Instruction » Reproduce the listing below verbatim.

## begin

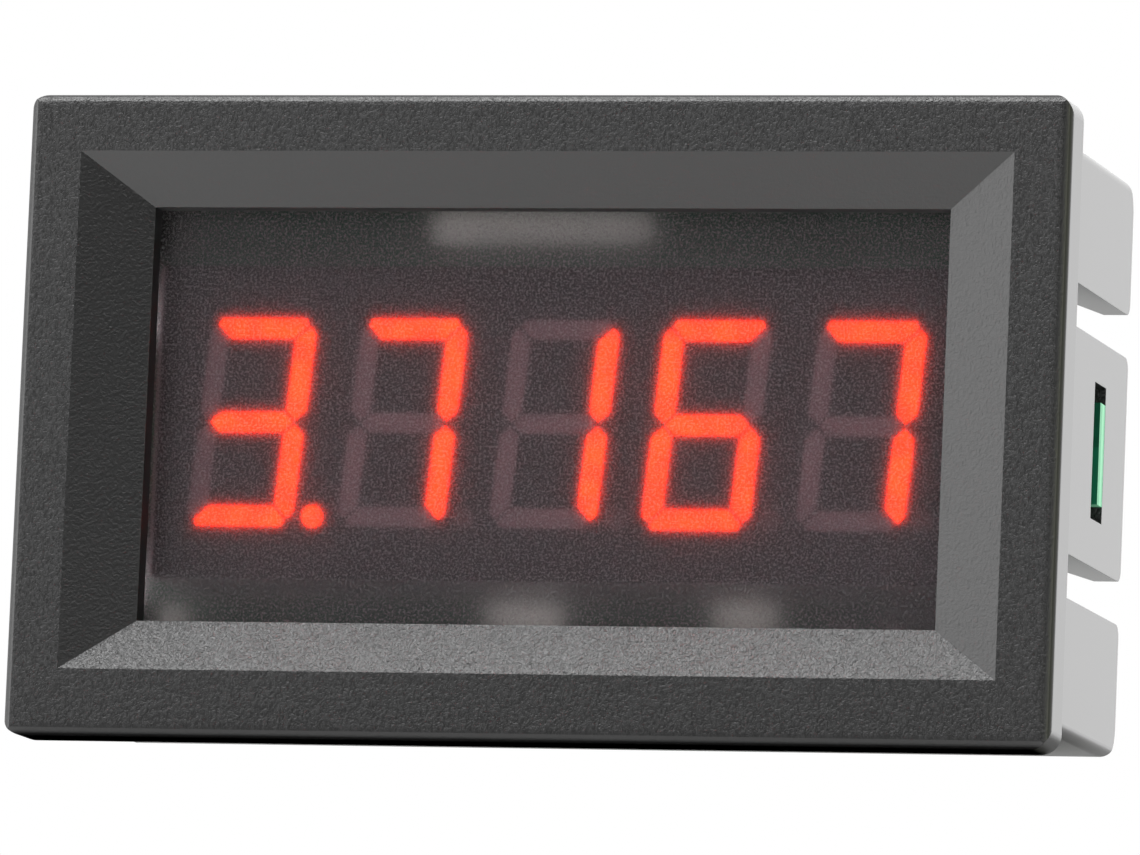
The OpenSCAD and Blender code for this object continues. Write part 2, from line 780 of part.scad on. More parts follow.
// The straps that wrap under the ends of the input capacitor
module capacitor_straps() {
    end = input_l / 2;
    color("silver") on_board(right_x, top_z) both_rows()
        translate([0, input_w * 0.38, 0]) rotate([90, 0, 0]) linear_extrude(input_w * 0.76)
            polygon([[end * 0.55, 0], [end + lead_t, 0], [end + lead_t, exit_height(input_t)],
                [end, exit_height(input_t)], [end, chip_stand], [end * 0.55, chip_stand]]);
}

// Chip parts: place across and up the board, turn and length
CAPACITORS = concat(
    [for (s = [-1, 1]) [s * (controller_l / 2 + beside), face_lift, 90, small_l]],
    [for (s = [-1, 1]) [right_x + s * (regulator_l / 2 + beside), regulator_z, 90, large_l]],
    [[left_x + converter_l / 2 + beside, 0, 90, large_l], [lower_x(-1), low_z, 90, small_l]]);
RESISTORS = concat(
    [for (i = [0 : 7]) [(i - 3.5) * resistor_pitch, top_z, 90, small_l]],
    [for (s = [-1, 1])
        [left_x - converter_l / 2 - beside, s * (small_l + end_gap) / 2, 90, small_l]],
    [for (i = [1 : 3]) [lower_x(i), low_z, 0, large_l]]);

module chip_bodies(parts, t) {
    for (p = parts) on_board(p[0], p[1], p[2])
        translate([-p[3] / 2 + chip_end, -p[3] * small_ratio / 2, 0])
            cube([p[3] - 2 * chip_end, p[3] * small_ratio, t]);
}

module end_caps(parts, t) {
    for (p = parts, s = [-1, 1]) on_board(p[0], p[1], p[2])
        translate([s * (p[3] - chip_end) / 2 - chip_end / 2, -p[3] * small_ratio / 2, 0])
            cube([chip_end, p[3] * small_ratio, t]);
}

module chip_capacitors() { color("#b59a72") chip_bodies(CAPACITORS, ceramic_t); }
module chip_resistors() { color("#1d1d20") chip_bodies(RESISTORS, resistor_t); }

module chip_ends() {
    color("#cfd1d4") {
        end_caps(CAPACITORS, ceramic_t);
        end_caps(RESISTORS, resistor_t);
    }
}

// ---------- wiring header ----------

module at_header_pins() {
    for (i = [0 : header_pins_n - 1])
        translate([header_x + (i - (header_pins_n - 1) / 2) * header_pitch, 0, -header_drop])
            children();
}

// A tray open to the back, with two keying slots in its upper wall
module header_shell() {
    key_z = header_floor + key_rise;
    color("#e9e6dc") on_board(header_x, -header_drop) difference() {
        translate([-header_w / 2, -header_d / 2, 0]) cube([header_w, header_d, header_rise]);
        translate([-header_w / 2 + header_wall, -header_d / 2 + header_wall, header_floor])
            cube([header_w - 2 * header_wall, header_d - 2 * header_wall, header_rise]);
        for (s = [-1, 1]) translate([s * header_pitch / 2 - key_w / 2, -header_d / 2 - slack, key_z])
            cube([key_w, header_wall + 2 * slack, header_rise]);
        for (i = [0 : header_pins_n - 1])
            translate([(i - (header_pins_n - 1) / 2) * header_pitch - header_pin / 2,
                -header_pin / 2, -slack])
                cube([header_pin, header_pin, header_floor + 2 * slack]);
    }
}

module header_post(y0, y1) {
    translate([-header_pin / 2, y0, -header_pin / 2]) cube([header_pin, y1 - y0, header_pin]);
}

module header_pins() {
    color("silver") at_header_pins()
        header_post(board_y - header_tail, board_back_y + header_pin_rise);
}

module header_solder() {
    color("#c9ccd0") at_header_pins() difference() {
        translate([0, board_y, 0]) rotate([90, 0, 0])
            solder_joint(header_pin * 0.4, header_hole_r, header_tail * 0.75);
        header_post(board_y - 2 * header_tail, board_back_y + slack);
    }
}

housing();
window_filter();
display_case();
lit_segments();
unlit_segments();
lit_point();
unlit_points();
chip_board();
light_chips();
display_resin();
display_pins();
circuit_board();
pin_solder();
microcontroller();
microcontroller_leads();
converter_chip();
converter_leads();
regulator();
regulator_leads();
reference_chip();
reference_leads();
guard_diode();
diode_leads();
input_capacitor();
capacitor_straps();
chip_capacitors();
chip_resistors();
chip_ends();
header_shell();
header_pins();
header_solder();
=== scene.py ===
"""Looks of the digital panel meter: materials, board details, light, floor and camera.

Everything is in metres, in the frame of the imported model: +X right, +Y back into the panel, +Z up.
"""

import math
import random

import bmesh
import bpy
from mathutils import Matrix, Vector


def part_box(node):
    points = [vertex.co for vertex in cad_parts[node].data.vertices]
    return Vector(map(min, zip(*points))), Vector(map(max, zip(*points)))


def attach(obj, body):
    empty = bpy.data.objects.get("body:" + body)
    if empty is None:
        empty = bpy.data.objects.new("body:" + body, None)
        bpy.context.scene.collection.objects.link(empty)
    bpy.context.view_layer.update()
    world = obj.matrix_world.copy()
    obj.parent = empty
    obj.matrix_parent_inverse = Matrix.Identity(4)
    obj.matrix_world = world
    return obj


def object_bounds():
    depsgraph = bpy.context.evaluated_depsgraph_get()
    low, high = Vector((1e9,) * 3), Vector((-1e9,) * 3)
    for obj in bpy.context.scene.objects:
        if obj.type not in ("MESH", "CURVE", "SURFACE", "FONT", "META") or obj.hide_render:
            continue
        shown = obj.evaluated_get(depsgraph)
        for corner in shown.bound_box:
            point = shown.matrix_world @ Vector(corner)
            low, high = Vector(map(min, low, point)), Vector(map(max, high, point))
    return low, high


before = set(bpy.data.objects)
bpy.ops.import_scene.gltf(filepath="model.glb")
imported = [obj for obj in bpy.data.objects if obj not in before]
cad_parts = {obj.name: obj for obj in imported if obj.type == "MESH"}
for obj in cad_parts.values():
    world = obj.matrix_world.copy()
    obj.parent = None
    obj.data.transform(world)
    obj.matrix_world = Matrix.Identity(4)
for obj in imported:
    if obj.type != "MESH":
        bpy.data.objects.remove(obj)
cad_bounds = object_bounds()

MM = 0.001
BODY = "root"
random.seed(7)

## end

Solution to the exercise »
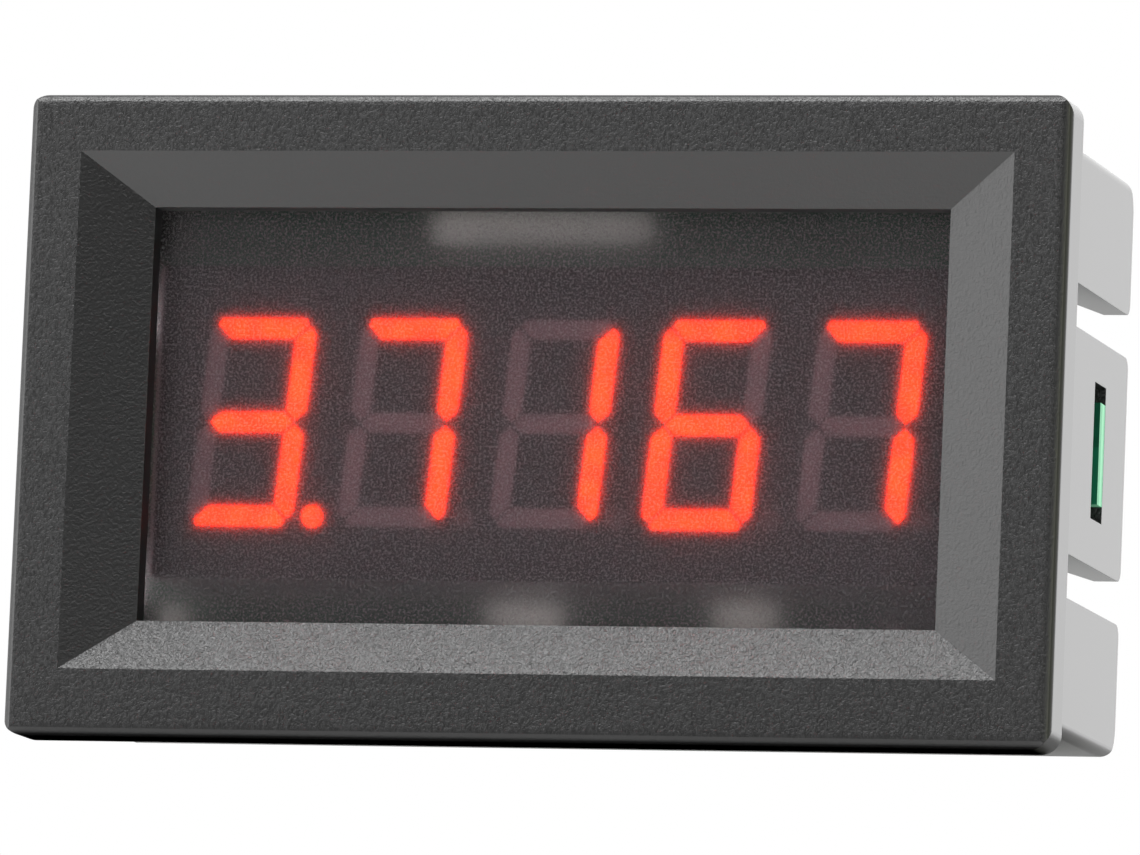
The OpenSCAD and Blender code for this object continues. Write part 2, from line 780 of part.scad on. More parts follow.
// The straps that wrap under the ends of the input capacitor
module capacitor_straps() {
    end = input_l / 2;
    color("silver") on_board(right_x, top_z) both_rows()
        translate([0, input_w * 0.38, 0]) rotate([90, 0, 0]) linear_extrude(input_w * 0.76)
            polygon([[end * 0.55, 0], [end + lead_t, 0], [end + lead_t, exit_height(input_t)],
                [end, exit_height(input_t)], [end, chip_stand], [end * 0.55, chip_stand]]);
}

// Chip parts: place across and up the board, turn and length
CAPACITORS = concat(
    [for (s = [-1, 1]) [s * (controller_l / 2 + beside), face_lift, 90, small_l]],
    [for (s = [-1, 1]) [right_x + s * (regulator_l / 2 + beside), regulator_z, 90, large_l]],
    [[left_x + converter_l / 2 + beside, 0, 90, large_l], [lower_x(-1), low_z, 90, small_l]]);
RESISTORS = concat(
    [for (i = [0 : 7]) [(i - 3.5) * resistor_pitch, top_z, 90, small_l]],
    [for (s = [-1, 1])
        [left_x - converter_l / 2 - beside, s * (small_l + end_gap) / 2, 90, small_l]],
    [for (i = [1 : 3]) [lower_x(i), low_z, 0, large_l]]);

module chip_bodies(parts, t) {
    for (p = parts) on_board(p[0], p[1], p[2])
        translate([-p[3] / 2 + chip_end, -p[3] * small_ratio / 2, 0])
            cube([p[3] - 2 * chip_end, p[3] * small_ratio, t]);
}

module end_caps(parts, t) {
    for (p = parts, s = [-1, 1]) on_board(p[0], p[1], p[2])
        translate([s * (p[3] - chip_end) / 2 - chip_end / 2, -p[3] * small_ratio / 2, 0])
            cube([chip_end, p[3] * small_ratio, t]);
}

module chip_capacitors() { color("#b59a72") chip_bodies(CAPACITORS, ceramic_t); }
module chip_resistors() { color("#1d1d20") chip_bodies(RESISTORS, resistor_t); }

module chip_ends() {
    color("#cfd1d4") {
        end_caps(CAPACITORS, ceramic_t);
        end_caps(RESISTORS, resistor_t);
    }
}

// ---------- wiring header ----------

module at_header_pins() {
    for (i = [0 : header_pins_n - 1])
        translate([header_x + (i - (header_pins_n - 1) / 2) * header_pitch, 0, -header_drop])
            children();
}

// A tray open to the back, with two keying slots in its upper wall
module header_shell() {
    key_z = header_floor + key_rise;
    color("#e9e6dc") on_board(header_x, -header_drop) difference() {
        translate([-header_w / 2, -header_d / 2, 0]) cube([header_w, header_d, header_rise]);
        translate([-header_w / 2 + header_wall, -header_d / 2 + header_wall, header_floor])
            cube([header_w - 2 * header_wall, header_d - 2 * header_wall, header_rise]);
        for (s = [-1, 1]) translate([s * header_pitch / 2 - key_w / 2, -header_d / 2 - slack, key_z])
            cube([key_w, header_wall + 2 * slack, header_rise]);
        for (i = [0 : header_pins_n - 1])
            translate([(i - (header_pins_n - 1) / 2) * header_pitch - header_pin / 2,
                -header_pin / 2, -slack])
                cube([header_pin, header_pin, header_floor + 2 * slack]);
    }
}

module header_post(y0, y1) {
    translate([-header_pin / 2, y0, -header_pin / 2]) cube([header_pin, y1 - y0, header_pin]);
}

module header_pins() {
    color("silver") at_header_pins()
        header_post(board_y - header_tail, board_back_y + header_pin_rise);
}

module header_solder() {
    color("#c9ccd0") at_header_pins() difference() {
        translate([0, board_y, 0]) rotate([90, 0, 0])
            solder_joint(header_pin * 0.4, header_hole_r, header_tail * 0.75);
        header_post(board_y - 2 * header_tail, board_back_y + slack);
    }
}

housing();
window_filter();
display_case();
lit_segments();
unlit_segments();
lit_point();
unlit_points();
chip_board();
light_chips();
display_resin();
display_pins();
circuit_board();
pin_solder();
microcontroller();
microcontroller_leads();
converter_chip();
converter_leads();
regulator();
regulator_leads();
reference_chip();
reference_leads();
guard_diode();
diode_leads();
input_capacitor();
capacitor_straps();
chip_capacitors();
chip_resistors();
chip_ends();
header_shell();
header_pins();
header_solder();
=== scene.py ===
"""Looks of the digital panel meter: materials, board details, light, floor and camera.

Everything is in metres, in the frame of the imported model: +X right, +Y back into the panel, +Z up.
"""

import math
import random

import bmesh
import bpy
from mathutils import Matrix, Vector


def part_box(node):
    points = [vertex.co for vertex in cad_parts[node].data.vertices]
    return Vector(map(min, zip(*points))), Vector(map(max, zip(*points)))


def attach(obj, body):
    empty = bpy.data.objects.get("body:" + body)
    if empty is None:
        empty = bpy.data.objects.new("body:" + body, None)
        bpy.context.scene.collection.objects.link(empty)
    bpy.context.view_layer.update()
    world = obj.matrix_world.copy()
    obj.parent = empty
    obj.matrix_parent_inverse = Matrix.Identity(4)
    obj.matrix_world = world
    return obj


def object_bounds():
    depsgraph = bpy.context.evaluated_depsgraph_get()
    low, high = Vector((1e9,) * 3), Vector((-1e9,) * 3)
    for obj in bpy.context.scene.objects:
        if obj.type not in ("MESH", "CURVE", "SURFACE", "FONT", "META") or obj.hide_render:
            continue
        shown = obj.evaluated_get(depsgraph)
        for corner in shown.bound_box:
            point = shown.matrix_world @ Vector(corner)
            low, high = Vector(map(min, low, point)), Vector(map(max, high, point))
    return low, high


before = set(bpy.data.objects)
bpy.ops.import_scene.gltf(filepath="model.glb")
imported = [obj for obj in bpy.data.objects if obj not in before]
cad_parts = {obj.name: obj for obj in imported if obj.type == "MESH"}
for obj in cad_parts.values():
    world = obj.matrix_world.copy()
    obj.parent = None
    obj.data.transform(world)
    obj.matrix_world = Matrix.Identity(4)
for obj in imported:
    if obj.type != "MESH":
        bpy.data.objects.remove(obj)
cad_bounds = object_bounds()

MM = 0.001
BODY = "root"
random.seed(7)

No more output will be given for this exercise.